La sociedad rioplatense está de este modo menos tocada de lo que cabría esperar por los impulsos renovadores que se insinúan en la economía. Aún menos lo están la cultura y el estilo de vida: la rígida imagen que la sociedad rioplatense se forma de sí misma no es sino un aspecto de su adhesión a un estilo de vida que sigue siendo sustancialmente barroco. Incluso las nuevas instituciones creadas por la monarquía reformadora se impregnan de esa concepción jerárquica de la realidad social, trasuntada en una rígida etiqueta destinada precisamente a poner en evidencia esas jerarquías. He aquí un pleito del señor gobernador-intendente de Salta contra algunos oficiales, a los que exigía que todos los domingos le presentaran, en lo que llamaba su palacio, saludos respetuosos. Al fallar, si bien el virrey recuerda al intendente que al fin y al cabo su corte salteña no es la de Madrid, por otra parte aconseja a los oficiales que, como acto de subordinación sin duda no obligatorio pero sí altamente estimable, acudan a otorgar el exigido tributo hebdomadario de cortesías.[48] De este modo los funcionarios del despotismo ilustrado se pierden con delicia en los laberintos de precedencias, ubicaciones preferentes en procesiones y ceremonias, derecho a usar trajes ornados, que sería erróneo creer vacío de sentido (si lo estuviera, ¿cómo habría podido apasionar a menudo a hombres perspicaces y activos?); un laberinto de ceremonias rituales en el que se refleja aún el gusto barroco por la representación, consecuencia a su vez de una imagen muy precisa de la realidad y de la sociedad entera.

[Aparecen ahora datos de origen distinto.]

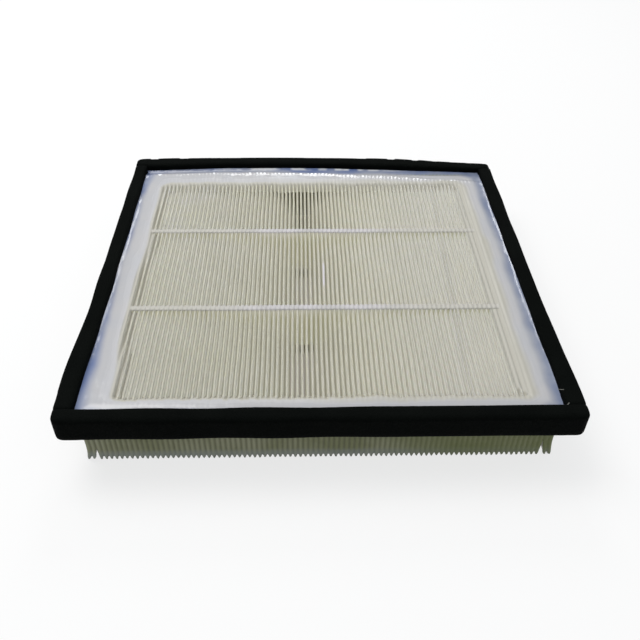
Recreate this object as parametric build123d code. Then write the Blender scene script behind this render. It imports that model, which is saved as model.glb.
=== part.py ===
from build123d import *
from math import cos, radians, sin
import os

# Pleated filter panel with a foam gasket, in millimetres. The origin is at the
# bottom centre, +Z is up (the face with the gasket), -Y is the front.

# Gasket: four butted foam strips
panel_width = 350.0
panel_depth = 343.0
gasket_width = 10.5
gasket_height = 20.0
gasket_corner_radius = 4.0
gasket_lower_round = 2.5
gasket_upper_bevel = 0.7
# The soft rear strip bulges outward in its middle and lies askew.
rear_bow = 6.5
rear_skew = 6.0
# The foam thins toward the front left corner, over the last stretch of its strip.
corner_draw_in = 2.2
draw_in_length = 42.0

# Media: one sheet folded to and fro, with its folds along Y
pleat_pitch = 3.6
pleat_depth = 48.5
sheet_thickness = 0.45
fold_radius = 0.85
# The outermost pleat on each side leans outward at its foot.
splay_offset = 1.4
splay_height = 13.0

# Spacer beads: hot melt in every pleat gap, with a cord over the folds
bead_width = 4.0
bead_rise = 0.8
bead_from_front = 106.8
bead_spacing = 105.0
bead_gap = 0.05

# End seals: thin ribbed films over the open pleat ends, split by a wedge
# beside the outermost pleat on each side
seal_thickness = 1.2
rib_depth = 0.5
fold_show = 2.5
split_width = 3.0
left_split_height = 12.0
right_split_height = 16.0

# Border: hot melt poured between gasket and pack, with a lip over the folds
border_skin = 0.8
border_recess = 5.5
skirt_lift = 3.0
end_skirt = 1.0
least_side_skirt = 1.0
lip_left = 23.0
lip_right = 20.5
lip_front = 13.0
lip_rear = 21.5
lip_corner_radius = 6.0
joint_gap = 0.05

# Places that follow from the dimensions
front_y = -panel_depth / 2
rear_corner_y = panel_depth / 2 - rear_bow
rear_left_y = rear_corner_y + rear_skew / 2
rear_right_y = rear_corner_y - rear_skew / 2
left_x = -panel_width / 2
right_x = panel_width / 2
inner_left_x = left_x + gasket_width
inner_right_x = right_x - gasket_width
inner_front_y = front_y + gasket_width
inner_rear_y = rear_right_y - gasket_width
pack_front_y = inner_front_y + end_skirt + seal_thickness
pack_rear_y = inner_rear_y - end_skirt - seal_thickness
pack_length = pack_rear_y - pack_front_y
leg_inset = fold_radius - sheet_thickness / 2
room_for_pack = inner_right_x - inner_left_x - 2 * least_side_skirt
pleat_count = int((room_for_pack + 2 * leg_inset) / pleat_pitch)
pack_left_x = -pleat_count * pleat_pitch / 2
pack_half_width = -pack_left_x - leg_inset
window_left_x = inner_left_x + lip_left
window_right_x = inner_right_x - lip_right
window_front_y = inner_front_y + lip_front
window_rear_y = inner_rear_y - lip_rear
fold_bottom_z = bead_rise
fold_top_z = fold_bottom_z + pleat_depth
border_top_z = fold_top_z + border_skin
gasket_top_z = border_top_z + border_recess
gasket_bottom_z = gasket_top_z - gasket_height
# A crease is pressed to three flats outside and two inside, round its centre.
outer_crease_angles = (180.0, 120.0, 60.0, 0.0)
inner_crease_angles = (180.0, 90.0, 0.0)
crease_rise = (fold_radius + sheet_thickness / 2) * sin(radians(outer_crease_angles[1]))
upper_centre_z = fold_top_z - crease_rise
lower_centre_z = fold_bottom_z + crease_rise
splay_z = fold_bottom_z + splay_height


def extrude_along_y(points, start_y, length):
    """Extrude a closed outline of (x, z) points backward from start_y."""
    outline = Polyline([(x, start_y, z) for x, z in points], close=True)
    return extrude(make_face(outline), amount=length, dir=(0, 1, 0))


def block(x_range, y_range, z_range):
    """Box between two values on each axis."""
    corners = list(zip(x_range, y_range, z_range))
    sizes = [high - low for low, high in zip(*corners)]
    middle = [(high + low) / 2 for low, high in zip(*corners)]
    return Pos(*middle) * Box(*sizes)


def gasket_outline(inset, radius, draw_in=0.0):
    """Plan face of the gasket, set in from its outer edge by inset."""
    left = left_x + inset
    right = right_x - inset
    front = front_y + inset
    rear_left = (left, rear_left_y - inset)
    rear_right = (right, rear_right_y - inset)
    drawn_in = (left, front_y + draw_in_length)
    front_left = (left + draw_in, front)
    sides = Polyline(rear_left, drawn_in, front_left, (right, front), rear_right)
    bow = ThreePointArc(rear_right, (0, panel_depth / 2 - inset), rear_left)
    face = make_face([*sides.edges(), bow])
    kink = Vector(*drawn_in)
    corners = [v for v in face.vertices() if (Vector(*v) - kink).length > radius]
    return fillet(corners, radius)


def make_gasket_strips():
    """Foam gasket: front and rear strips run through, side strips butt between."""
    outer = gasket_outline(0, gasket_corner_radius, corner_draw_in)
    inner = gasket_outline(gasket_width, 1.0)
    ring = Pos(0, 0, gasket_bottom_z) * extrude(outer - inner, amount=gasket_height)
    ring = fillet(ring.faces().sort_by(Axis.Z)[0].outer_wire().edges(), gasket_lower_round)
    ring = chamfer(ring.faces().sort_by(Axis.Z)[-1].outer_wire().edges(), gasket_upper_bevel)
    tall = (gasket_bottom_z, gasket_top_z)
    front_block = block((left_x, right_x), (front_y, inner_front_y), tall)
    rear_cut = Polyline(
        (left_x, rear_left_y - gasket_width, gasket_bottom_z),
        (right_x, rear_right_y - gasket_width, gasket_bottom_z),
        (right_x, panel_depth, gasket_bottom_z),
        (left_x, panel_depth, gasket_bottom_z),
        close=True,
    )
    rear_wedge = extrude(make_face(rear_cut), amount=gasket_height, dir=(0, 0, 1))
    sides = (ring - front_block - rear_wedge).solids().sort_by(Axis.X)
    return {
        "gasket_front": ring & front_block,
        "gasket_rear": ring & rear_wedge,
        "gasket_left": sides[0],
        "gasket_right": sides[-1],
    }


def lower_fold_x(index):
    """Centre of a lower fold, with the outermost two leaning outward."""
    middle = pack_left_x + (index + 0.5) * pleat_pitch
    if index == 0:
        return middle - splay_offset
    if index == pleat_count - 1:
        return middle + splay_offset
    return middle


def crease(x, z, side, up):
    """Points over one fold on one side of the sheet, from left to right."""
    outward = 1 if up else -1
    radius = fold_radius + outward * side * sheet_thickness / 2
    angles = outer_crease_angles if side == outward else inner_crease_angles
    return [(x + radius * cos(radians(a)), z + outward * radius * sin(radians(a))) for a in angles]


def leg_bend(index, leg, side):
    """Point where a leg of an outermost pleat starts to lean outward."""
    upper = pack_left_x + (index + leg) * pleat_pitch
    lower = pack_left_x + (index + 0.5) * pleat_pitch
    inward = 1 - 2 * leg
    from_x = upper + inward * fold_radius
    to_x = lower - inward * fold_radius
    share = (upper_centre_z - splay_z) / (upper_centre_z - lower_centre_z)
    return (from_x + share * (to_x - from_x) + inward * side * sheet_thickness / 2, splay_z)


def sheet_side(side):
    """Points along one side of the sheet, 1 for the upper and -1 for the lower."""
    half = side * sheet_thickness / 2
    last_upper_x = pack_left_x + pleat_count * pleat_pitch
    points = [(pack_left_x + fold_radius + half, fold_top_z)]
    for index in range(pleat_count):
        leans = index in (0, pleat_count - 1)
        if leans:
            points.append(leg_bend(index, 0, side))
        points += crease(lower_fold_x(index), lower_centre_z, side, False)
        if leans:
            points.append(leg_bend(index, 1, side))
        if index < pleat_count - 1:
            upper_x = pack_left_x + (index + 1) * pleat_pitch
            points += crease(upper_x, upper_centre_z, side, True)
    points.append((last_upper_x - fold_radius - half, fold_top_z))
    return points


def make_media():
    """The folded sheet, one solid."""
    outline = sheet_side(1) + sheet_side(-1)[::-1]
    return extrude_along_y(outline, pack_front_y, pack_length)


def bead_comb(start_y, tooth_places, cord_ends, fold_z, tip_z):
    """Comb of hot melt: a tooth in each pleat gap and a cord over the folds."""
    root = pleat_pitch / 2 - fold_radius - sheet_thickness / 2 - bead_gap
    tip = fold_radius - sheet_thickness / 2 - bead_gap
    outward = 1 if fold_z > tip_z else -1
    notch_z = fold_z + outward * bead_gap
    cord_z = fold_z + outward * bead_rise
    points = [(cord_ends[0], cord_z), (cord_ends[0], notch_z)]
    for x in tooth_places:
        points += [(x - root, notch_z), (x - tip, tip_z), (x + tip, tip_z), (x + root, notch_z)]
    points += [(cord_ends[1], notch_z), (cord_ends[1], cord_z)]
    return extrude_along_y(points, start_y, bead_width)


def make_upper_bead(start_y):
    """Bead in the gaps open at the top, from one side of the border to the other."""
    cord_ends = (window_left_x + joint_gap, window_right_x - joint_gap)
    middles = [pack_left_x + (index + 0.5) * pleat_pitch for index in range(pleat_count)]
    inside = (cord_ends[0] + pleat_pitch / 2, cord_ends[1] - pleat_pitch / 2)
    places = [x for x in middles if inside[0] < x < inside[1]]
    return bead_comb(start_y, places, cord_ends, fold_top_z, lower_centre_z)


def make_lower_bead(start_y):
    """Bead in the gaps open at the bottom, from the first fold to the last."""
    places = [pack_left_x + index * pleat_pitch for index in range(1, pleat_count)]
    cord_ends = (places[0] - pleat_pitch / 2, places[-1] + pleat_pitch / 2)
    return bead_comb(start_y, places, cord_ends, fold_bottom_z, upper_centre_z)


def make_beads():
    """Two rows of beads over the folds and two rows under them."""
    rows = {"front": bead_from_front, "rear": bead_from_front + bead_spacing}
    beads = {}
    for place, offset in rows.items():
        start_y = pack_front_y + offset - bead_width / 2
        beads["upper_bead_" + place] = make_upper_bead(start_y)
        beads["lower_bead_" + place] = make_lower_bead(start_y)
    return beads


def make_end_seal(pack_end_y, outward):
    """Ribbed film over the open pleat ends, one rib to a pleat."""
    inner_y = pack_end_y
    groove_y = inner_y + outward * (seal_thickness - rib_depth)
    crest_y = inner_y + outward * seal_thickness
    points = [(-pack_half_width, inner_y), (-pack_half_width, groove_y)]
    for index in range(pleat_count):
        groove_x = pack_left_x + index * pleat_pitch
        if index:
            points.append((groove_x, groove_y))
        points.append((groove_x + pleat_pitch / 2, crest_y))
    points += [(pack_half_width, groove_y), (pack_half_width, inner_y)]
    foot_z = fold_bottom_z + fold_show
    plan = make_face(Polyline(points, close=True))
    film = Pos(0, 0, foot_z) * extrude(plan, amount=fold_top_z - foot_z, dir=(0, 0, 1))
    for side, height in ((-1, left_split_height), (1, right_split_height)):
        x = side * (-pack_left_x - pleat_pitch)
        base_z = fold_bottom_z
        wedge = [(x - split_width / 2, base_z), (x + split_width / 2, base_z), (x, base_z + height)]
        film -= extrude_along_y(wedge, min(inner_y, crest_y), seal_thickness)
    return film


def make_border():
    """Poured border: a skirt round the pack and a lip over its folds."""
    skirt_z = gasket_bottom_z + skirt_lift
    poured = gasket_outline(gasket_width + joint_gap, 1.0)
    border = Pos(0, 0, skirt_z) * extrude(poured, amount=border_top_z - skirt_z)
    pocket_x = pack_half_width + joint_gap
    pocket_y = (pack_front_y - seal_thickness - joint_gap, pack_rear_y + seal_thickness + joint_gap)
    border -= block((-pocket_x, pocket_x), pocket_y, (skirt_z, fold_top_z + joint_gap))
    window_x = (window_left_x, window_right_x)
    window_y = (window_front_y, window_rear_y)
    window = block(window_x, window_y, (skirt_z, border_top_z))
    return border - fillet(window.edges().filter_by(Axis.Z), lip_corner_radius)


def make_parts():
    """All the pieces by name."""
    parts = {"pleated_media": make_media()}
    parts.update(make_beads())
    parts["end_seal_front"] = make_end_seal(pack_front_y, -1)
    parts["end_seal_rear"] = make_end_seal(pack_rear_y, 1)
    parts["hot_melt_border"] = make_border()
    parts.update(make_gasket_strips())
    return parts


os.makedirs("parts", exist_ok=True)
for name, shape in make_parts().items():
    export_step(shape, os.path.join("parts", name + ".step"))
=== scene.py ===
"""Looks of a pleated filter panel with a foam gasket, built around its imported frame.

Pieces have their sizes in millimetres, which turn into metres when a mesh is finished.
Finishes have their places in metres, as the shader reads them.
"""

import logging
import math
import random
from dataclasses import dataclass, field
from enum import Enum
from typing import Callable, NamedTuple

import bmesh
import bpy
from mathutils import Matrix, Vector

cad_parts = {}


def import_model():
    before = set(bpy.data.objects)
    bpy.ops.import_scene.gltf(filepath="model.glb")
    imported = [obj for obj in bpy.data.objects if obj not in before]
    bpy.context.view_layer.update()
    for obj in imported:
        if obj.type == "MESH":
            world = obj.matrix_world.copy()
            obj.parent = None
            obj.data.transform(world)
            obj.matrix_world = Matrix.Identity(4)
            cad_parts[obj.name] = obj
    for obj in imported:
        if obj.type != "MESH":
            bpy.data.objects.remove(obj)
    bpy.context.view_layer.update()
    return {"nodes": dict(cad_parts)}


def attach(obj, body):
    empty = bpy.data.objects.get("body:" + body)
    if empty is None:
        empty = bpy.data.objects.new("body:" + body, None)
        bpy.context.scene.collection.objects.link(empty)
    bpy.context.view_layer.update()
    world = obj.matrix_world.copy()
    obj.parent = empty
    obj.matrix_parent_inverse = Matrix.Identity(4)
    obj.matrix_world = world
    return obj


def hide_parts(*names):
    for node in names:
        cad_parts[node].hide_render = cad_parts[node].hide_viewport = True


LOG = logging.getLogger("filter_panel")
MM = 0.001

# A linear colour with its alpha, and two values that belong together, such as the ends of a fade
Colour = tuple[float, float, float, float]
Pair = tuple[float, float]
BLACK: Colour = (0.0, 0.0, 0.0, 1.0)
WHITE: Colour = (1.0, 1.0, 1.0, 1.0)

# The pale stripe where folds have merged: its X at the middle and its lean along Y
STRIPE_X = 108.8
STRIPE_LEAN = 0.0425

# The pocket in the border round the pack: its depth past the pack's ends and the step of its wall
POCKET_DEPTH = 1.25
WALL_STEP = 0.04


class Side(Enum):
    """Which face of the pack a bead lies on; the value is its outward Z sign."""

    UPPER = 1
    LOWER = -1


class End(Enum):
    """Which end of the pack a film closes; the value is its outward Y sign."""

    FRONT = -1
    REAR = 1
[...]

Pese a la intensa participación eclesiástica en la renovación ilustrada, la piedad rioplatense permanece del todo fiel a esa tradición barroca. La iglesia juega un papel muy importante en la vida rioplatense; la expulsión de los jesuitas ha significado sin duda un cambio de peso en esa situación; sin embargo, es el historiador, a dos siglos de los contemporáneos del episodio, quien advierte mejor las consecuencias. Pese a dicho cambio, la iglesia y las órdenes siguen siendo organismos poderosos; estas últimas, gracias a la avidez con que se lanzan sobre el vacío dejado por los expulsados logran heredar una parte –aunque pequeña– de su poder y prestigio. Por otra parte basta recoger el testimonio de una muy perspicaz observadora de la vida porteña en el primer decenio del siglo XIX (que habiéndola conocido desde adentro la observaba ya desde la perspectiva aportada por la secularización posrevolucionaria) para advertir cómo el tono sustancialmente eclesiástico de toda la vida pública permanece inalterado hasta la revolución: fiestas y procesiones siguen escandiendo el ritmo anual de la vida colectiva; la elección de superiores en los conventos apasiona a barrios enteros; si un ideal de piedad más apacible ha suprimido a los ensangrentados disciplinantes, el gusto por el espectáculo suntuoso se mantiene y las niñas vestidas de ángeles, “que es como visten las bailarinas ahora”, marchan por las calles en las procesiones, para embeleso de sus madres, y las familias gastan en esas funciones lo que no tienen. También las ceremonias de iglesia son enriquecidas por una imaginación amiga de lo aparatoso y sorprendente: falsas nubes de algodón y tela se abren para revelar a los fieles una viviente figura angélica, envuelta en gasa y dotada de vaporosas alas postizas, peligrosamente suspendida del techo del templo. Estos golpes de escena son apreciados por un público educado para ello, y el nombre de la ingeniosa devota a la que se deben goza de una celebridad nada efímera.[49]
En estas condiciones, sólo una adhesión estricta al estilo de devoción autoritaria aportado por la Contrarreforma explica que la iglesia controle la observancia de sus devociones con un rigor que el entusiasmo de sus fieles, devoto y profano a la vez, hace innecesario; de todos modos, un sabio pero no sencillo sistema de cédulas y recibos permite asegurar que todos cumplan el precepto pascual.